In the first chapters of Revelation, the seven churches represented by the seven lampstands are all imperfect churches. You could even say they had failed in terrible ways. Loveless churches, compromised churches, corrupt churches, even a dead church. But they still have their stars, their angels. They are all true churches of Christ. Listening to the narratives churches tell about themselves, you’d think there were only hale and hearty churches around. I remember this passage preached in my poor, cold church – we would nod sagely at the searching question “which church do we think we are?” hope fervently and piously that we were the “faithful church”, and then pass on in slightly embarrassed silence the nagging doubt that we were not. Heads bowed, we would walk out the door and pick our personalities back up.

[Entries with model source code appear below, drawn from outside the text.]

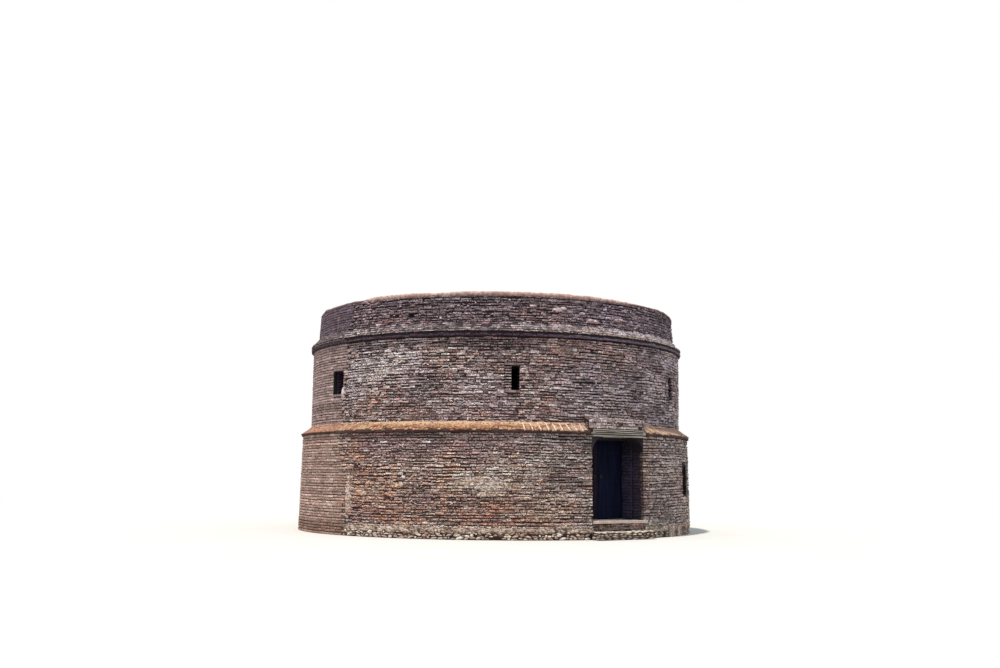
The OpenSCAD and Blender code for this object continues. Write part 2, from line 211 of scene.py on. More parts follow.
sky_strength = 0.95
sky = bpy.data.worlds.new("sky")
sky.use_nodes = True
sky.node_tree.nodes.clear()
bpy.context.scene.world = sky
sky_finish = Finish(sky.node_tree)
seen = sky_finish.add("LightPath", out="Is Camera Ray")
for path in ("Is Glossy Ray", "Is Transmission Ray"):
    seen = seen + sky_finish.add("LightPath", out=path)
fill = sky_finish.add("Background", Color=(0.83, 0.91, 1.0), Strength=sky_strength)
white = sky_finish.add("Background", Color=(1, 1, 1), Strength=1.0)
sky_finish.add("OutputWorld", Surface=sky_finish.either(seen, fill, white))

sun_bearing = math.radians(-80)
sun_height = math.radians(76)
sun = bpy.data.lights.new("sun", "SUN")
sun.energy = 3.6
sun.angle = math.radians(2)
sun.color = (1.0, 0.96, 0.9)
sunlight = stood("sun", sun)
towards_sun = Vector((math.sin(sun_bearing) * math.cos(sun_height),
                      -math.cos(sun_bearing) * math.cos(sun_height), math.sin(sun_height)))
sunlight.rotation_mode = "QUATERNION"
sunlight.rotation_quaternion = towards_sun.to_track_quat("Z", "Y")

# The camera stands at a person's eye height, well out to the doorway's left, and looks a little up.
eye = Vector((-18.297, -26.815, 1.55))
heading = math.radians(34.5)
pitch = math.radians(7.51)
roll = math.radians(0.57)
side = Vector((math.cos(heading), -math.sin(heading), 0))
ahead = Vector((math.cos(pitch) * math.sin(heading), math.cos(pitch) * math.cos(heading), math.sin(pitch)))
upward = side.cross(ahead)
right = math.cos(roll) * side + math.sin(roll) * upward
above = math.cos(roll) * upward - math.sin(roll) * side
camera = bpy.data.cameras.new("camera")
camera.lens = 38.88
camera.sensor_width = 36
camera.clip_end = 1000
viewer = stood("camera", camera)
viewer.matrix_world = Matrix.Translation(eye) @ Matrix((right, above, -ahead)).transposed().to_4x4()
bpy.context.scene.camera = viewer
bpy.context.scene.view_settings.view_transform = "Standard"


# The foundation: rounded river cobbles, set by hand in lime mortar, that stand just clear of the ground
# all round the old work. Under the rebuilt side it is faced with brick instead.

BASE_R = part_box("foundation_right")[1].x
FOUNDATION_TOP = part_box("foundation_right")[1].z
LOWER_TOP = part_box("lower_wall_back")[1].z
ROOM_R = 4.45
BATTER = 0.054


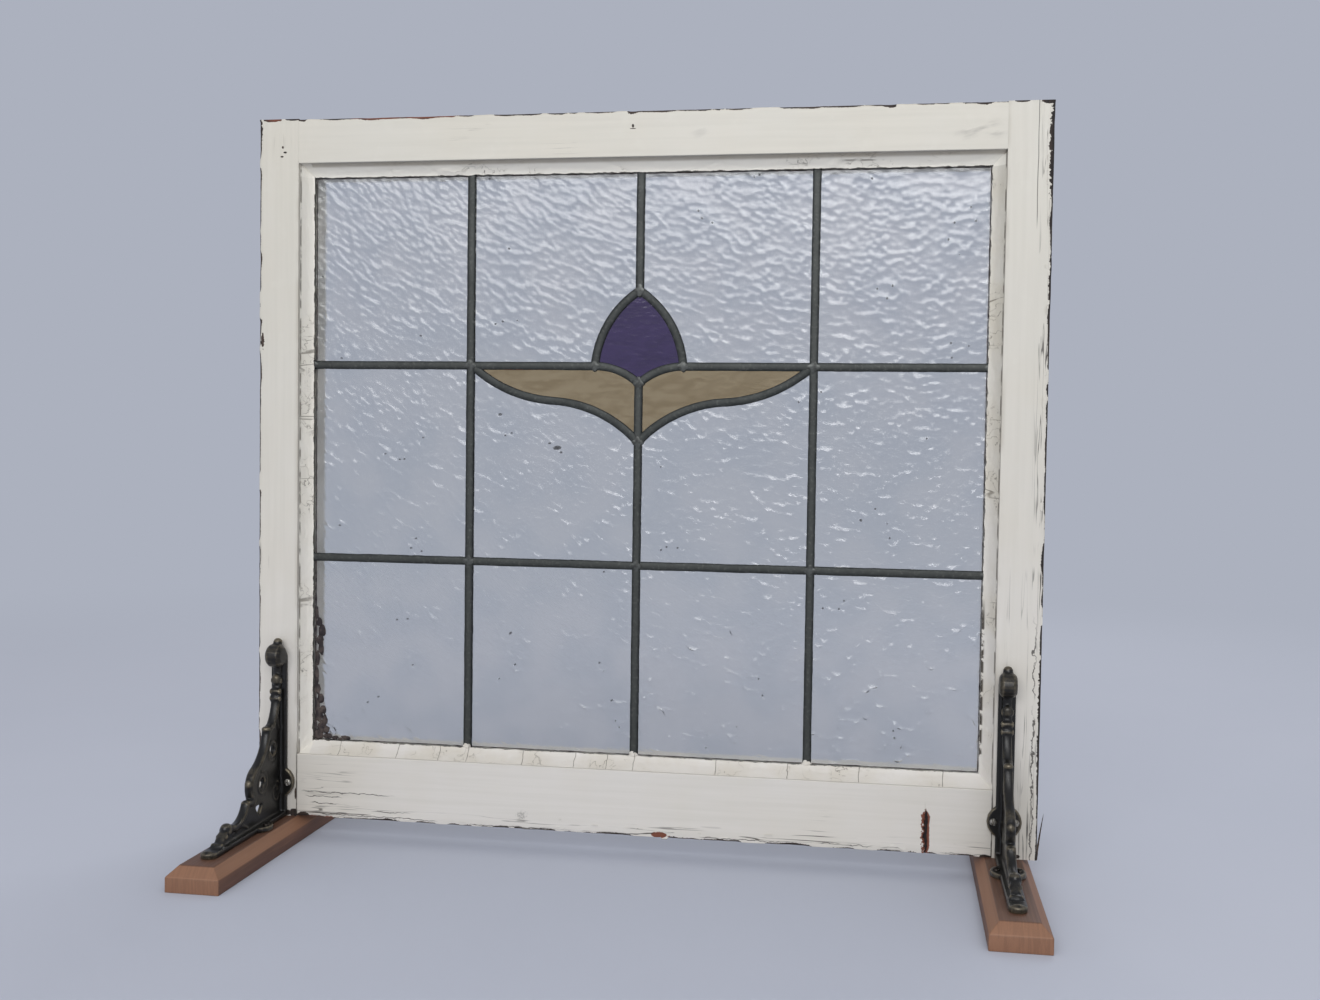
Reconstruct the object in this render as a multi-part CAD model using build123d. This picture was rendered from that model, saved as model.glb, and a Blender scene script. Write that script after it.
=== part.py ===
from build123d import *
import math
import os

# Leaded glass window panel in a painted timber sash, held upright by two
# wooden feet with cast-iron brackets. Millimetres. +Z up, front face -Y.
# Origin: on the floor, below the middle of the sash.
# The pieces are drawn with the sash's front face at y 0, then moved forward by
# half of the sash's depth.

# Sash
SASH_WIDTH = 600.0
SASH_HEIGHT = 545.0
SASH_DEPTH = 38.0
STILE_FACE = 32.5
TOP_RAIL_FACE = 34.0
BOTTOM_RAIL_FACE = 49.5
REBATE_WIDTH = 9.5
LIP_BEVEL = 6.0
ARRIS_RADIUS = 1.5

# Tenons of the rails, wedged in through mortises of the stiles
TENON_CHEEK = 1.45
TENON_SHOULDER = 6.0
TENON_PLAY = 0.2

# Splinter that stands off the right stile at its foot
SPLINTER_ROOT = 7.0
SPLINTER_HEIGHT = 34.0
SPLINTER_REACH = 4.0
SPLINTER_THICKNESS = 1.4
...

Let’s talk about the churches we actually go to – their flaws as well as graces. Not the lovely chirpy happy places we tell other people they are to entice them to come, but how they really are. They are still lampstands – failure, even protracted failure – is inevitable. If we can start admitting that to ourselves, perhaps our narratives will come closer to reality, and then the fruitful discussions can ensue. Movie posters are also a pretty good indication of how many stars out of five the movie is going to get – “from audiences” and “from critics”. The current triumphalist narratives Christian presses tend to churn out are likely to get rave reviews from the audiences and be panned by the critics. While it’s always nice to be a crowd-pleaser, we should take seriously why they’d be panned by the critics. Maybe it’s because what we don’t talk about when we don’t talk about failure is real life. After all, if even the hall-of-famers of Hebrews 11 seem to have odd little stories that sound unflattering, or ambiguous, or just plain confusing about them in the Bible, shouldn’t it make us nervous that our stories don’t sound like theirs?